After they beat the Cardinals, 8-1, on a warm Monday night at Nationals Park, took a three-games-to-none lead into Tuesday night’s Game 4 and brought baseball back to life for the forty-some-thousand folks who filled this park, many of them did seem to consider their journeys to today. To the edge of something great. So, how old they are and how long they’ve done this and how the World Series — even the close proximity of a World Series — was almost always for somebody else. How this sort of weariness sits in their bones and feels like satisfaction. Like pride.
Howie Kendrick arrived at the big leagues in Anaheim, four years after the Angels had played in their only World Series. He left for Los Angeles, stayed with the Dodgers for a couple seasons, and then moved on, traded to Philadelphia, at which point the Dodgers went to consecutive World Series. He signed with the Nationals, who, as a franchise (or two) had never been to a World Series, and since relocating to D.C. had not won so much as a playoff series.
A fine hitter, a one-time All-Star, and generally known as a guy often predicted to win batting titles (he hasn’t, yet), Kendrick was too young or too old or in the right place at the wrong time or the wrong place at the right time. And five months ago the Nationals were 19-31, five-and-a-half months before Kendrick would become a free agent, at 36, seeking a 15th big-league season.
“He’s the greatest ever,” Rendon said. “I mean, you see the man. He’s, what, 36 years old, and he’s still doing it. He’s built like a frickin’ cinder block. He’s huge. And, man, he stays short. He’s strong. So if he puts that barrel to it and stays behind the ball, you see it. He does damage. So he knows how to hit. That’s what he does.”
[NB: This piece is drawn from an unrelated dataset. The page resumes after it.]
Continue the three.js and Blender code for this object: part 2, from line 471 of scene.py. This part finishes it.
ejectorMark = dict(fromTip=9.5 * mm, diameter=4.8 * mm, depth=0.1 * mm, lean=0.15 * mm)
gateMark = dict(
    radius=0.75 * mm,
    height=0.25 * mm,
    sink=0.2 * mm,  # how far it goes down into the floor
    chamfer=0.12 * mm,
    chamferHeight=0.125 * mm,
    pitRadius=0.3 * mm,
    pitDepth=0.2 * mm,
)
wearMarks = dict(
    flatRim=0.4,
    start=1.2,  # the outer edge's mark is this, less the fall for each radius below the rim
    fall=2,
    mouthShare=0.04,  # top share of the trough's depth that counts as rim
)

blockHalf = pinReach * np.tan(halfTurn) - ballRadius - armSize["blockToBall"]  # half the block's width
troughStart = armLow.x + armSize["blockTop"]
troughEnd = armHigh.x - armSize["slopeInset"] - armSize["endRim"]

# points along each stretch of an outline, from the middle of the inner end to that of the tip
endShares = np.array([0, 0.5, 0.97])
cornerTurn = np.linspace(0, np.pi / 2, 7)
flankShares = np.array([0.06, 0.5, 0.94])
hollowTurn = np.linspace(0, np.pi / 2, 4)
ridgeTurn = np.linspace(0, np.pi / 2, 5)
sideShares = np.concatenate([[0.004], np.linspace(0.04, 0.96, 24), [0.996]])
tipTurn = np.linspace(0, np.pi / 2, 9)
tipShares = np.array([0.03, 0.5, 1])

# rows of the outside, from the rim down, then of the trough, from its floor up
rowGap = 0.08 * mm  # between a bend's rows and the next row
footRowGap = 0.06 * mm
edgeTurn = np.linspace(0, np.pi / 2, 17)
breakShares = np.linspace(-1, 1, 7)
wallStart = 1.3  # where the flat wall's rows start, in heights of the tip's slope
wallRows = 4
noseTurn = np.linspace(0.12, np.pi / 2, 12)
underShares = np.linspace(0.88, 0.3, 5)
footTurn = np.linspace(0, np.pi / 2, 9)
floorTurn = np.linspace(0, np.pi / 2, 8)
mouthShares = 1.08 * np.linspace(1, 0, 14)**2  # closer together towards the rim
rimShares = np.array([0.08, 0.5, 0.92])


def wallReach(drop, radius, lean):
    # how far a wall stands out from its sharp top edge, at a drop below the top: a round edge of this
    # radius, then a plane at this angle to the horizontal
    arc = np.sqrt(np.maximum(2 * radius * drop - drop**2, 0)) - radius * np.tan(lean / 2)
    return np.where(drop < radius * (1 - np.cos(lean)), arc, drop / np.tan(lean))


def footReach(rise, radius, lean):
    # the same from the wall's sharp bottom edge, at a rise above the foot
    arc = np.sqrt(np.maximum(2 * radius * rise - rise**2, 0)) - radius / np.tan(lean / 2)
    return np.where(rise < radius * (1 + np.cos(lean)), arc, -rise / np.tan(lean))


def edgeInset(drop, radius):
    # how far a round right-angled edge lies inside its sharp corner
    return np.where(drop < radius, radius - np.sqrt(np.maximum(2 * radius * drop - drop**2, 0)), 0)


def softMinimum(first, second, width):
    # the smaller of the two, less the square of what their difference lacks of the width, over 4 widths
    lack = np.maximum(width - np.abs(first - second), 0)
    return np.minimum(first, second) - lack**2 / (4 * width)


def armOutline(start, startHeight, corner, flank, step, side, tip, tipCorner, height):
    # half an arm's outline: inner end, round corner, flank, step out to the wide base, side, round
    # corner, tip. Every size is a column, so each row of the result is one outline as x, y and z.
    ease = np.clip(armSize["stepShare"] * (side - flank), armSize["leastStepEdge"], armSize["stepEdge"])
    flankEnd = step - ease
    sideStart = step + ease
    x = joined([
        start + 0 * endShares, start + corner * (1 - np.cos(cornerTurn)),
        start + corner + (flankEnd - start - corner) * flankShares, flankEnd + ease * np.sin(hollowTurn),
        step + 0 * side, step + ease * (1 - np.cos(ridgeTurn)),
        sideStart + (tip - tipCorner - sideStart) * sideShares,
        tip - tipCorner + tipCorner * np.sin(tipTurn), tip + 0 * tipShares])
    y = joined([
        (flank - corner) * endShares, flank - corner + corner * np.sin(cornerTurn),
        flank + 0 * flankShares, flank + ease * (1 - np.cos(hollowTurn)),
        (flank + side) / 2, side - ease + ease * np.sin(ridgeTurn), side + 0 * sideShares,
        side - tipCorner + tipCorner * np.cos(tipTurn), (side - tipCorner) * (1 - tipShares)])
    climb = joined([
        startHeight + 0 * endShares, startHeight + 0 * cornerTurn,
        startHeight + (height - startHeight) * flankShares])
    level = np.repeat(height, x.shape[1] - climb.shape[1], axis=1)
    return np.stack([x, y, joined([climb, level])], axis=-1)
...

The Nationals win another game over the next five days and Kendrick, along with the rest of them, will have finally found his way to the final baseball games of a baseball season. This, thanks to the most important baseball game ever played in this town, which will be true until about 8 o’clock Tuesday night, and Kendrick’s three doubles, and Stephen Strasburg’s 12 strikeouts, and Anibal Sanchez’s and Max Scherzer’s rigid starts before that, and Anthony Rendon’s four hits across three games (and 11 across eight games).
Kendrick was asked late Monday night if he recalled the last time he’d hit three doubles in a game.
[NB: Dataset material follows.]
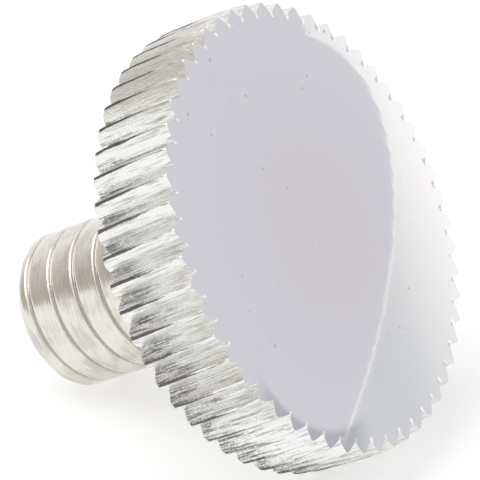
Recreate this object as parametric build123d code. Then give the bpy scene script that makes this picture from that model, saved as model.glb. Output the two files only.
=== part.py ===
"""Knurled thumb screw, turned from one bar of steel: a wide knurled head on a short threaded stub.

The screw is drawn with its axis along Z, the stub's end at z = 0 and the head's face on top.
It is then laid down on its side, as it comes to rest on a table: the lower back edge of the
head and the lower edge of the stub's end touch the table, so the face looks up at a slant.
All lengths are in millimetres and all angles in degrees.
"""

from build123d import *
import math
import os

# Head: a flat disc with a polished, slightly crowned face
head_diameter = 11.8
head_thickness = 2.42
face_crown = 0.04
face_edge_chamfer = 0.07
back_chamfer = 0.08
back_taper = 15
back_taper_depth = 0.05

# Knurl: saw-like teeth that lean a little from the axis, with crests as shares of the pitch
knurl_pitch = 0.69
knurl_depth = 0.26
knurl_lean = 3.0
knurl_flank_bulge = 0.035
crest_begins = 0.34
crest_ends = 0.44

# Threaded stub
thread_diameter = 4.17
thread_pitch = 0.794
stub_length = 6.35
end_chamfer = 0.31

# Thread groove: narrow, with broad flat crests between its turns
groove_width = 0.20
groove_floor_width = 0.06
groove_depth = 0.15

# Where the groove crosses the edge of the end's chamfer, counted round from the side that touches the table
groove_at_corner = 105

# Plain collar under the head, where the groove stops
collar_length = 0.60

# How far a cutting shape stands clear of the surface that it cuts
cutter_clearance = 0.15

head_radius = head_diameter / 2
thread_radius = thread_diameter / 2
root_radius = head_radius - knurl_depth
back_corner_radius = head_radius - back_taper_depth
screw_length = stub_length + head_thickness

tooth_count = round(math.pi * head_diameter / knurl_pitch)
tooth_angle = 360 / tooth_count
crest_middle = (crest_begins + crest_ends) / 2
twist_per_mm = math.degrees(math.tan(math.radians(knurl_lean)) / head_radius)


def polar(radius, angle):
    """Return the point at this radius and angle in the XY plane."""
    bearing = math.radians(angle)
    return (radius * math.cos(bearing), radius * math.sin(bearing))


def head_blank():
    """Turn the head before it is knurled: crowned face, small front chamfer, eased back edge.

    The rim stands a little outside the crests, so that only the knurl's teeth give its width.
    The back edge is a chamfer and then a slight taper, which runs out past the crests.
    """
    face_edge = screw_length - face_crown
    face_rim = head_radius - face_edge_chamfer
    crown_radius = (face_rim**2 + face_crown**2) / (2 * face_crown)
    rim = head_radius + cutter_clearance
    chamfer_end = (back_corner_radius, stub_length + back_chamfer)
    taper_end = (rim, chamfer_end[1] + (rim - back_corner_radius) / math.tan(math.radians(back_taper)))
    with BuildPart() as blank:
        with BuildSketch(Plane.XZ):
            with BuildLine():
                Polyline(
                    (0, screw_length),
                    (0, stub_length),
                    (back_corner_radius - back_chamfer, stub_length),
                    chamfer_end,
                    taper_end,
                    (rim, face_edge - (rim - face_rim)),
                    (face_rim, face_edge),
                )
                RadiusArc((face_rim, face_edge), (0, screw_length), -crown_radius)
            make_face()
        revolve(axis=Axis.Z)
    return blank.part


def knurl_bar():
    """Twist the toothed section into a bar that is a little longer than the head is thick.

    Two crests lie as far from the X axis as each other where the head touches the table.
    """
    bar_start = stub_length - cutter_clearance
    bar_length = head_thickness + 2 * cutter_clearance
    contact_height = stub_length + back_chamfer - bar_start
    first_root = -(0.5 + crest_middle) * tooth_angle - twist_per_mm * contact_height
    flank_middle = (crest_ends + 1) / 2
    flank_radius = (head_radius + root_radius) / 2 + knurl_flank_bulge
    with BuildSketch(Plane.XY.offset(bar_start)) as section:
        with BuildLine():
            for tooth in range(tooth_count):
                root = first_root + tooth * tooth_angle
                crest_from = polar(head_radius, root + crest_begins * tooth_angle)
                crest_to = polar(head_radius, root + crest_ends * tooth_angle)
                flank = polar(flank_radius, root + flank_middle * tooth_angle)
                next_root = polar(root_radius, root + tooth_angle)
                Line(polar(root_radius, root), crest_from)
                Line(crest_from, crest_to)
                ThreePointArc(crest_to, flank, next_root)
        make_face()
    return Solid.extrude_linear_with_rotation(
        section.sketch.faces()[0],
        center=(0, 0, bar_start),
        normal=(0, 0, bar_length),
        angle=twist_per_mm * bar_length,
    )


def turned(*outline):
    """Revolve a closed outline of straight lines, given as (radius, height), about the axis."""
    with BuildPart() as shape:
        with BuildSketch(Plane.XZ):
            with BuildLine():
                Polyline(*outline, close=True)
            make_face()
        revolve(axis=Axis.Z)
    return shape.part


def thread_groove():
    """Close four helical ribbons, the groove's two flanks, floor and mouth, into one cutter.

    It starts a pitch below the stub's end, where the chamfer is cut later, and ends at the collar.
    """
    start = -thread_pitch
    rise = stub_length - collar_length - start
    flare = cutter_clearance * (groove_width - groove_floor_width) / (2 * groove_depth)
    mouth_radius = thread_radius + cutter_clearance
    mouth = groove_width / 2 + flare
    floor_radius = thread_radius - groove_depth
    floor = groove_floor_width / 2
    corners = ((mouth_radius, -mouth), (mouth_radius, mouth), (floor_radius, floor), (floor_radius, -floor))
    edges = [Helix(thread_pitch, rise, radius, center=(0, 0, start + lift)) for radius, lift in corners]
    neighbours = list(zip(edges, edges[1:] + edges[:1]))
    ribbons = [Face.make_surface_from_curves(edge, neighbour) for edge, neighbour in neighbours]
    ends = [
        Face(Wire([Line(edge @ end, neighbour @ end) for edge, neighbour in neighbours]))
        for end in (0, 1)
    ]
    turn_to_corner = 360 * (end_chamfer - start) / thread_pitch
    return Solid(Shell(ribbons + ends)).rotate(Axis.Z, groove_at_corner - turn_to_corner)


def threaded_stub():
    """Cut the thread's groove in a bar that runs past both ends, then chamfer the stub's end."""
    below = -2 * thread_pitch
    inside_head = stub_length + head_thickness / 2
    bar = turned((0, below), (thread_radius, below), (thread_radius, inside_head), (0, inside_head))
    end_cut = turned(
        (0, 0),
        (thread_radius - end_chamfer, 0),
        (thread_radius + cutter_clearance, end_chamfer + cutter_clearance),
        (thread_radius + cutter_clearance, below - cutter_clearance),
        (0, below - cutter_clearance),
    )
    return bar - thread_groove() - end_cut


def resting_slant():
    """Return how far the axis rises from the table when the screw lies on its side.

    The table touches the corner where the stub's chamfer starts, and the corner between the
    head's back chamfer and its taper, at two neighbouring teeth.
    """
    along = stub_length + back_chamfer - end_chamfer
    across = back_corner_radius * math.cos(math.radians(tooth_angle / 2)) - thread_radius
    return math.degrees(math.atan2(across, along))


def lie_down(screw):
    """Tip the screw over onto the table, with the middle of its box above the origin."""
    tipped = screw.rotate(Axis.Y, 90 - resting_slant())
    box = tipped.bounding_box()
    middle = box.center()
    return tipped.translate((-middle.X, -middle.Y, -box.min.Z))


def make_screw():
    """Knurl the head, cut the thread on the stub and join the two as one solid."""
    head = head_blank() & knurl_bar()
    return lie_down(head + threaded_stub())


os.makedirs("parts", exist_ok=True)
export_step(make_screw(), "parts/thumb_screw.step")
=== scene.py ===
"""Studio scene of a knurled thumb screw that lies on its side on a pale table.

The screw is one piece of nickel-plated steel: a flat head with a polished, slightly crowned
face and a saw-tooth knurl round its rim, on a short stub with a shallow, narrow thread groove.
It is modelled upright in its own frame, with the stub's end at the origin and the axis along Z,
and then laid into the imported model's frame. Lengths are in metres and angles in degrees.
"""

import logging
import math
from collections.abc import Sequence
from dataclasses import dataclass, field
from enum import Enum

import bmesh
import bpy
from bmesh.types import BMEdge, BMesh, BMFace, BMVert
from mathutils import Matrix, Vector, noise

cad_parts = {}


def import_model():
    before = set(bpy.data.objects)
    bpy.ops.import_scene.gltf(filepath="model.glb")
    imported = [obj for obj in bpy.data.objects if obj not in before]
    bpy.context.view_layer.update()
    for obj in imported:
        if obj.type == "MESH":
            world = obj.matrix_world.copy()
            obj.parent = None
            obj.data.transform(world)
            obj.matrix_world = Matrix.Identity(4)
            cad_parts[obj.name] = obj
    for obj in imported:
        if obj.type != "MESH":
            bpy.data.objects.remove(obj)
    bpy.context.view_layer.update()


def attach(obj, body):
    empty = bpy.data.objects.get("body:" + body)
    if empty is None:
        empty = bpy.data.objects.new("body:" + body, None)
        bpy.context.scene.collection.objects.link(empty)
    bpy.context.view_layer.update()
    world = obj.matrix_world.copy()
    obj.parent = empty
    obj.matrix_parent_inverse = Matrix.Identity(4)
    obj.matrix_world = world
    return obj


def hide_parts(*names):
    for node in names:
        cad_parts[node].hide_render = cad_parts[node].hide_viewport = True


MM = 0.001

logging.basicConfig(level=logging.INFO, format="%(levelname)s %(message)s")
log = logging.getLogger("thumb_screw")

Colour = tuple[float, float, float]
Point = tuple[float, float, float]
Span = tuple[float, float]
Material = bpy.types.Material
World = bpy.types.World
Socket = bpy.types.NodeSocket
Source = Socket | float | Point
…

“Was I in Little League or something?” he asked.
Nope. It was 2008.
Eleven years later, the doubles, the runs they drove in, the runs he scored, the pitcher they supported, have him here. With these guys. In this city. With one more game to win. Then four more after that.
“I guess,” he said, “some of the best things come from the unexpected moments.
“I enjoy it all, because without all the mistakes and all the hardships and all the successes earlier in my career, none of this would be available. None of this would be possible without all that. I talk with Max quite a bit. And we’re like, ‘Man, don’t you wish you could go back and be how you are now then?’ And he goes, ‘No. I wouldn’t change it because all those failures are helping you with success now.’”
That season that held his last three-double game, he batted .306. He hit three home runs over 92 games. Those Angels lost to the Boston Red Sox in the division series, a series in which he was two for 17, and maybe felt like he’d never get another hit. Nearly 1,500 hits later, he’s a bit thicker through the torso, a bit more serious in his jawline, less lively in his eyes. But, he’s shorter in his stroke, smarter in his approach, and he was a .344 hitter in 2019, and he eliminated the Dodgers with a grand slam, and he has helped put the Nationals here.
“I think,” he said, “that’s the way I look at all those failures. And even now my failures still help me be successful. You appreciate it even more. This is definitely truly special in a sense that I can appreciate where I came from to where I’m at now.”
Rendon’s hair was a mess, all frizzy on top. He walked lightly atop shower shoes. He wore a T-shirt with the sleeves cut off and looked a little too lean, that autumn gauntness when nine months of baseball seems to settle into a ballplayer’s cheeks and posture. He was, still, fast to grin at a recounting of a diving play he’d made hours before.
“At the end,” he said, “it’s just a game. There are bigger things going on in this world than the 90-foot bases and the 330-foot fences. So, I mean, if you don’t have fun out here in this game or in anything you do, you probably shouldn’t be doing it. So, in the end, just have fun.”
When he is 36, and that’s seven years away, Rendon said, he probably won’t be hitting .344. Maybe, he said, because it’d be tough to reach pitches from his living room.
“Hopefully not playing baseball,” he said with a laugh. “Probably sitting on the couch hanging out with my kids. He’s probably going to play another 20 years.”
First, of course, they’ll play another day. Just one. See how that goes. Then go from there. Believe in that. Someone mentioned destiny, and Adam Eaton held up his hand.
“Well,” he said, “we’re destined tomorrow to play. That’s about it.”